======== Data to process ========

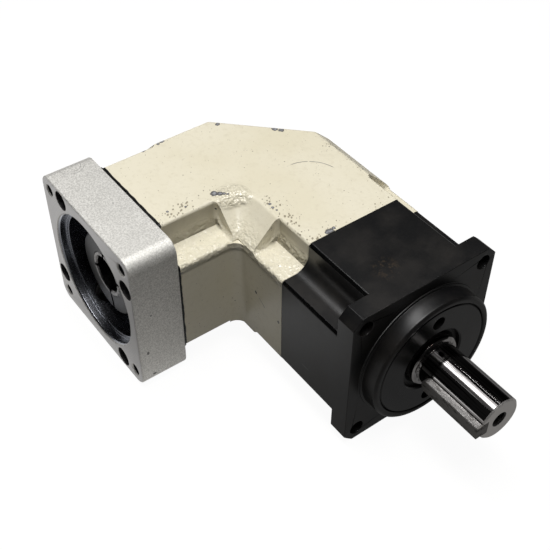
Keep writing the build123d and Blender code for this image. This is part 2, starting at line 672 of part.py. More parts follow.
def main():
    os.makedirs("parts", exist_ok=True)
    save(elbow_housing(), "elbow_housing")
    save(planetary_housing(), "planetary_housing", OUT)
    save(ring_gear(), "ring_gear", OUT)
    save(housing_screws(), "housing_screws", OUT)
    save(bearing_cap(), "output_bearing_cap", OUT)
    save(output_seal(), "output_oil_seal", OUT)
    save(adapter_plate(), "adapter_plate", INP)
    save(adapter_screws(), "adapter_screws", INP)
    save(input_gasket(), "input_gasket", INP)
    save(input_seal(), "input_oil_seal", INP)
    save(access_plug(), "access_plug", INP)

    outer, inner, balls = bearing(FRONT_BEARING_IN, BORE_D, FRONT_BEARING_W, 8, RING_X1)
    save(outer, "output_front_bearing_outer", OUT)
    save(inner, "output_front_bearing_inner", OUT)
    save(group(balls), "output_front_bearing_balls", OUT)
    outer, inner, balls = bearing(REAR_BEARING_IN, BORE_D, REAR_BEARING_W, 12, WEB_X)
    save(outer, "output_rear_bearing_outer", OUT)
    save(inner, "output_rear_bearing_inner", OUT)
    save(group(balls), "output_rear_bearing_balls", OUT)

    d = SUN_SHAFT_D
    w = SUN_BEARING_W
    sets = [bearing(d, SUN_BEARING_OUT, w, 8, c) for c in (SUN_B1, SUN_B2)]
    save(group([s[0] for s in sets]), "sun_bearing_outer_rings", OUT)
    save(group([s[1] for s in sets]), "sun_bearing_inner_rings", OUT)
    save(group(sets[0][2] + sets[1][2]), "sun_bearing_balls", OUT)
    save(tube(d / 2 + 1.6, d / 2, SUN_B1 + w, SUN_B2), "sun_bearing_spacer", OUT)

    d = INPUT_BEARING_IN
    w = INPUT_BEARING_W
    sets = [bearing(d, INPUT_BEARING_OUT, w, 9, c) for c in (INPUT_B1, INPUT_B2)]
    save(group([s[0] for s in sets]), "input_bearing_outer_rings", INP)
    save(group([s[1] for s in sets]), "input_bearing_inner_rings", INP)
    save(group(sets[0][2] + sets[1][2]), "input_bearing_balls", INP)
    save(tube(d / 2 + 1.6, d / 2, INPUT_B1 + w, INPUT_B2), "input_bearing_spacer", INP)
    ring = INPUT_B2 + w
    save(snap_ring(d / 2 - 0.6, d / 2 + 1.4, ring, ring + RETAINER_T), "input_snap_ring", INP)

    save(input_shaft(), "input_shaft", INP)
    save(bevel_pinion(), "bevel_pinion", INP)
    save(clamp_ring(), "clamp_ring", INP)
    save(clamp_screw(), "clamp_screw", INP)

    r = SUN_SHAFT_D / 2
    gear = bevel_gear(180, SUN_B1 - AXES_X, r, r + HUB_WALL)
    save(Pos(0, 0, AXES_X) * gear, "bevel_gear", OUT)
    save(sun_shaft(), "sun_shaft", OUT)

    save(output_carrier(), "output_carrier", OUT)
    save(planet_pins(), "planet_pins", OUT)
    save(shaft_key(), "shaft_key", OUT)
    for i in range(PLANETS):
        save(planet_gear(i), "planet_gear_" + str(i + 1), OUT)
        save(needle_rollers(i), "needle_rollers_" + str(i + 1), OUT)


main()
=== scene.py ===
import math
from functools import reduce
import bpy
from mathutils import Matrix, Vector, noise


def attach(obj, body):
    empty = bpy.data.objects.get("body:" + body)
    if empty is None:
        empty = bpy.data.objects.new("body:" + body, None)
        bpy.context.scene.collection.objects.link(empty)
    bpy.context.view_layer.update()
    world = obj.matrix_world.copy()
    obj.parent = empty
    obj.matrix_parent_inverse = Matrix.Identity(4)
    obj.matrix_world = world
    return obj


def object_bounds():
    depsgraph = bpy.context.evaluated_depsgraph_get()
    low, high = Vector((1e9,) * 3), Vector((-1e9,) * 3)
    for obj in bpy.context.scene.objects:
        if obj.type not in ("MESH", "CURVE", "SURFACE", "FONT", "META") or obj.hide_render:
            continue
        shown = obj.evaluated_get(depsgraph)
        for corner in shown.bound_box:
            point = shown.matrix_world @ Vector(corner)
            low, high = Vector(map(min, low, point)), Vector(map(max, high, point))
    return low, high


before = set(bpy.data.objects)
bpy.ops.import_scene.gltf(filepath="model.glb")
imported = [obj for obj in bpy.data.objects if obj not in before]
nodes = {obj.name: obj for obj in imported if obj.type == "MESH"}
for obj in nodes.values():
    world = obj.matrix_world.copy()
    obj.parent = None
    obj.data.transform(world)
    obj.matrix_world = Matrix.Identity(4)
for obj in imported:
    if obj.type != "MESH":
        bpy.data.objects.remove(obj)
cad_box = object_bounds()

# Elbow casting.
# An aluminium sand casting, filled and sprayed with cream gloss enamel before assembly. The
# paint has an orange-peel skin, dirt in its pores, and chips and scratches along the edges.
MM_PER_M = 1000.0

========
======== Data to process ========

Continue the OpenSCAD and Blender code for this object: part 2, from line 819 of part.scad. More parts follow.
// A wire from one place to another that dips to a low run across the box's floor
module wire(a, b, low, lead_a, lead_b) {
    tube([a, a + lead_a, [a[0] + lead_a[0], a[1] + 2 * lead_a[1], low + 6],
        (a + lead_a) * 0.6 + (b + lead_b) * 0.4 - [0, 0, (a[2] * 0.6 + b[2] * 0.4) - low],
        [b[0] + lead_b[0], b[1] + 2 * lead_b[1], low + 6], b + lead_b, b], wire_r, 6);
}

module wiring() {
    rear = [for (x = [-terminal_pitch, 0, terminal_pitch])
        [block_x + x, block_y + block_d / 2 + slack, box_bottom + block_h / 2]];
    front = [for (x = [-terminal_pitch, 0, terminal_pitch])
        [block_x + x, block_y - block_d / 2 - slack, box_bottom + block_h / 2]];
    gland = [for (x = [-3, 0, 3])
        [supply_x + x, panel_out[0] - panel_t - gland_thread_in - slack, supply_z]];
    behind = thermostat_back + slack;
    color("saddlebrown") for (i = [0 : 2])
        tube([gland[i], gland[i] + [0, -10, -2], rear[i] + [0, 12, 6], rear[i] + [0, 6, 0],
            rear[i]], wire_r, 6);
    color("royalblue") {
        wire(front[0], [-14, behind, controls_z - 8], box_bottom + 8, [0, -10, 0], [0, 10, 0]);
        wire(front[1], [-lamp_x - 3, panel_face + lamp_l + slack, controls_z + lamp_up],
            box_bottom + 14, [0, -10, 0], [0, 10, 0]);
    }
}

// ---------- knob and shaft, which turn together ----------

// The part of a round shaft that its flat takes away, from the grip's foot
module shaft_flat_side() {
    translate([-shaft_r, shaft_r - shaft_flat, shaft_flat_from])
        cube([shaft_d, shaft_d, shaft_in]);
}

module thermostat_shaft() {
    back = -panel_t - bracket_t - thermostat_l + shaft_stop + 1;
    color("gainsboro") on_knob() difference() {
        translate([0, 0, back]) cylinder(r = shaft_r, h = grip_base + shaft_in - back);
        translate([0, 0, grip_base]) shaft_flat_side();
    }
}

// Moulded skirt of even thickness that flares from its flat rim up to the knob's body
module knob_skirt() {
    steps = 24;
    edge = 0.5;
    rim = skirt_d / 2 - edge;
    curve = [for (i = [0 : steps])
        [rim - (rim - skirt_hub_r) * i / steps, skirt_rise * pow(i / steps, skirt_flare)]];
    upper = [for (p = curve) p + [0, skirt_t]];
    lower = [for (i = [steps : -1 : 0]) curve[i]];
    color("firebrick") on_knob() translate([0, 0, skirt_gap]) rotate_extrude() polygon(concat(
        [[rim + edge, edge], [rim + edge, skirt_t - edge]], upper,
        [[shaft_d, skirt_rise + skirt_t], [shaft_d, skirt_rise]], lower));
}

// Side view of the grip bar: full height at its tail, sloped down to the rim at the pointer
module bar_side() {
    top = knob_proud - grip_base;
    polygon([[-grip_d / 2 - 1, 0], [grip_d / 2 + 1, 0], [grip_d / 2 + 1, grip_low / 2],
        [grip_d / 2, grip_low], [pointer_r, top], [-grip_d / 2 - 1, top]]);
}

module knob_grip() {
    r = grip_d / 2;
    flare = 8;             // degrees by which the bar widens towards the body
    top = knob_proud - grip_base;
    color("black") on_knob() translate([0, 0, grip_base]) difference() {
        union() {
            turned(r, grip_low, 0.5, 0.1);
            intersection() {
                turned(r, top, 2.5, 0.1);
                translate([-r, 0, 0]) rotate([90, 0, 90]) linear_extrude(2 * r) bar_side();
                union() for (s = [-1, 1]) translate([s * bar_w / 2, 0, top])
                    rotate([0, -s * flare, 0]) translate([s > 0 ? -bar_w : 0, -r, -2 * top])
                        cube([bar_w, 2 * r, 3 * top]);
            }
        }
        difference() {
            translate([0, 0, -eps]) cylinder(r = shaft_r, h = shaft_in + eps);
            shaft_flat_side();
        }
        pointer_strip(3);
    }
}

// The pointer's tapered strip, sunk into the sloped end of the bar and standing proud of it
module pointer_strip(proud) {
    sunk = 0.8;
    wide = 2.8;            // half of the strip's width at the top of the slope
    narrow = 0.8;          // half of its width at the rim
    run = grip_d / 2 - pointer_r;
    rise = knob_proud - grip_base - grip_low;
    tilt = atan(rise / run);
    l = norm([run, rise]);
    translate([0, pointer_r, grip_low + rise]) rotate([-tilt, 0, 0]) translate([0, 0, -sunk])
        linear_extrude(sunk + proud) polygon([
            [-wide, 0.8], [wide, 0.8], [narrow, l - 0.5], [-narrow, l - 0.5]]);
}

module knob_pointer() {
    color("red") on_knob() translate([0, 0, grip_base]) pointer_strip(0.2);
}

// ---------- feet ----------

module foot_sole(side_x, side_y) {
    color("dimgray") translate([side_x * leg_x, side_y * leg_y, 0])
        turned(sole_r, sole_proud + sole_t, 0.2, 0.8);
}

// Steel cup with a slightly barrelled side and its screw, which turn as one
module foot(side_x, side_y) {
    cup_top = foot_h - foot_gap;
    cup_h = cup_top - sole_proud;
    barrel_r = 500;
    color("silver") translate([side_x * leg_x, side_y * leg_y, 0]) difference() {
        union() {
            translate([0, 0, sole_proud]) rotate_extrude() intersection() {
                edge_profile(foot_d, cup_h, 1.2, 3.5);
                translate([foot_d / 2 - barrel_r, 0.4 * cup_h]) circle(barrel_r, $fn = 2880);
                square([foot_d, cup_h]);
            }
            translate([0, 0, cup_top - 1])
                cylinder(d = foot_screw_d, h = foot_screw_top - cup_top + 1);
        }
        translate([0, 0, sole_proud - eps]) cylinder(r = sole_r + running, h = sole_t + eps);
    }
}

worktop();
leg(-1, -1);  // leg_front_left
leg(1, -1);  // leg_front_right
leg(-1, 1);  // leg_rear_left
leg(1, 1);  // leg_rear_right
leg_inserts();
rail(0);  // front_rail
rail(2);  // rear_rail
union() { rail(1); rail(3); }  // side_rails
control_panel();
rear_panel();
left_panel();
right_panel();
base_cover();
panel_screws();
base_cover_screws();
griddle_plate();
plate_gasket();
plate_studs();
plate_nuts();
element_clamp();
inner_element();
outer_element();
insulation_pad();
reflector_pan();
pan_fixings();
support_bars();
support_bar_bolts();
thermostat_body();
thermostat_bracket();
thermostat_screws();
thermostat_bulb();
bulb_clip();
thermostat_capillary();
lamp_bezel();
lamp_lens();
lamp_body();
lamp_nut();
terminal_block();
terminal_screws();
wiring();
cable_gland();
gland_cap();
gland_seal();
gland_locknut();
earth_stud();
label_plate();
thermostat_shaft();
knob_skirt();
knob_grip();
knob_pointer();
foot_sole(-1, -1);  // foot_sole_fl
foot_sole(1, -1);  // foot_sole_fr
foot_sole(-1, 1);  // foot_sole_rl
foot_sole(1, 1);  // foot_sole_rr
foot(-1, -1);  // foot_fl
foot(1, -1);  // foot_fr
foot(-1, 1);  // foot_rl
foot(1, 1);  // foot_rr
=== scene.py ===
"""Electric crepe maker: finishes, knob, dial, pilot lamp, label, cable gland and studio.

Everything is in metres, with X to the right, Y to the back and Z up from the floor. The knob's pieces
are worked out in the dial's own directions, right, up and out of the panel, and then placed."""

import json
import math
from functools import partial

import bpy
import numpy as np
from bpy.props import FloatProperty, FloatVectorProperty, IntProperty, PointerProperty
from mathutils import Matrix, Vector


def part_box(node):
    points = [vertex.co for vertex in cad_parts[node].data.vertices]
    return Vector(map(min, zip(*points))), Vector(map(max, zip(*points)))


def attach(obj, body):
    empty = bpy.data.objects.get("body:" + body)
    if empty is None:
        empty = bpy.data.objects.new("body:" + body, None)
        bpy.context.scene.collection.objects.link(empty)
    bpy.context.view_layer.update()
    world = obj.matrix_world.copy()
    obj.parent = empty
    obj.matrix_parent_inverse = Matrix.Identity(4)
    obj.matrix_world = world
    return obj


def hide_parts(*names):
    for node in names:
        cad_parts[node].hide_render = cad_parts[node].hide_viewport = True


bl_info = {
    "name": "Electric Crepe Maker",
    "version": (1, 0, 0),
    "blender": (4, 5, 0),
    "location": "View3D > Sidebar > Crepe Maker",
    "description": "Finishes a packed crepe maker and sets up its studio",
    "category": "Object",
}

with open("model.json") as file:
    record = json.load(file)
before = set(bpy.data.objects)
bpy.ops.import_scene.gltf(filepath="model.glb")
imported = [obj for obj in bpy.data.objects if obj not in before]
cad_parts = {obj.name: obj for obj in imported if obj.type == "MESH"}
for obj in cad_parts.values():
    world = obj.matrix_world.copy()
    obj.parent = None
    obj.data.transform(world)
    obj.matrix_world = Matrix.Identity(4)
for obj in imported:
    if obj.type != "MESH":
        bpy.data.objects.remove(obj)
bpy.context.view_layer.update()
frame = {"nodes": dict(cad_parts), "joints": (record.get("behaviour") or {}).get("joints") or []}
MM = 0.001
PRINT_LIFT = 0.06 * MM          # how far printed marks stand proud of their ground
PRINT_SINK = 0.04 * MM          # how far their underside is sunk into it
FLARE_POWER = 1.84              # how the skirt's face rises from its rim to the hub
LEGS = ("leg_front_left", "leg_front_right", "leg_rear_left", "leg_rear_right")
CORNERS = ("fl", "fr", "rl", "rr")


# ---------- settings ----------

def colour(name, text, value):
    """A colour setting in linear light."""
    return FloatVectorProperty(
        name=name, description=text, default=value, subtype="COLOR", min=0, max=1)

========

§ Instructions to follow
Give again only the lines from the one bearing "element_clamp();" through the one bearing "record = json.load(file)", exactly as they stand.

§ The solution
element_clamp();
inner_element();
outer_element();
insulation_pad();
reflector_pan();
pan_fixings();
support_bars();
support_bar_bolts();
thermostat_body();
thermostat_bracket();
thermostat_screws();
thermostat_bulb();
bulb_clip();
thermostat_capillary();
lamp_bezel();
lamp_lens();
lamp_body();
lamp_nut();
terminal_block();
terminal_screws();
wiring();
cable_gland();
gland_cap();
gland_seal();
gland_locknut();
earth_stud();
label_plate();
thermostat_shaft();
knob_skirt();
knob_grip();
knob_pointer();
foot_sole(-1, -1);  // foot_sole_fl
foot_sole(1, -1);  // foot_sole_fr
foot_sole(-1, 1);  // foot_sole_rl
foot_sole(1, 1);  // foot_sole_rr
foot(-1, -1);  // foot_fl
foot(1, -1);  // foot_fr
foot(-1, 1);  // foot_rl
foot(1, 1);  // foot_rr
=== scene.py ===
"""Electric crepe maker: finishes, knob, dial, pilot lamp, label, cable gland and studio.

Everything is in metres, with X to the right, Y to the back and Z up from the floor. The knob's pieces
are worked out in the dial's own directions, right, up and out of the panel, and then placed."""

import json
import math
from functools import partial

import bpy
import numpy as np
from bpy.props import FloatProperty, FloatVectorProperty, IntProperty, PointerProperty
from mathutils import Matrix, Vector


def part_box(node):
    points = [vertex.co for vertex in cad_parts[node].data.vertices]
    return Vector(map(min, zip(*points))), Vector(map(max, zip(*points)))


def attach(obj, body):
    empty = bpy.data.objects.get("body:" + body)
    if empty is None:
        empty = bpy.data.objects.new("body:" + body, None)
        bpy.context.scene.collection.objects.link(empty)
    bpy.context.view_layer.update()
    world = obj.matrix_world.copy()
    obj.parent = empty
    obj.matrix_parent_inverse = Matrix.Identity(4)
    obj.matrix_world = world
    return obj


def hide_parts(*names):
    for node in names:
        cad_parts[node].hide_render = cad_parts[node].hide_viewport = True


bl_info = {
    "name": "Electric Crepe Maker",
    "version": (1, 0, 0),
    "blender": (4, 5, 0),
    "location": "View3D > Sidebar > Crepe Maker",
    "description": "Finishes a packed crepe maker and sets up its studio",
    "category": "Object",
}

with open("model.json") as file:
    record = json.load(file)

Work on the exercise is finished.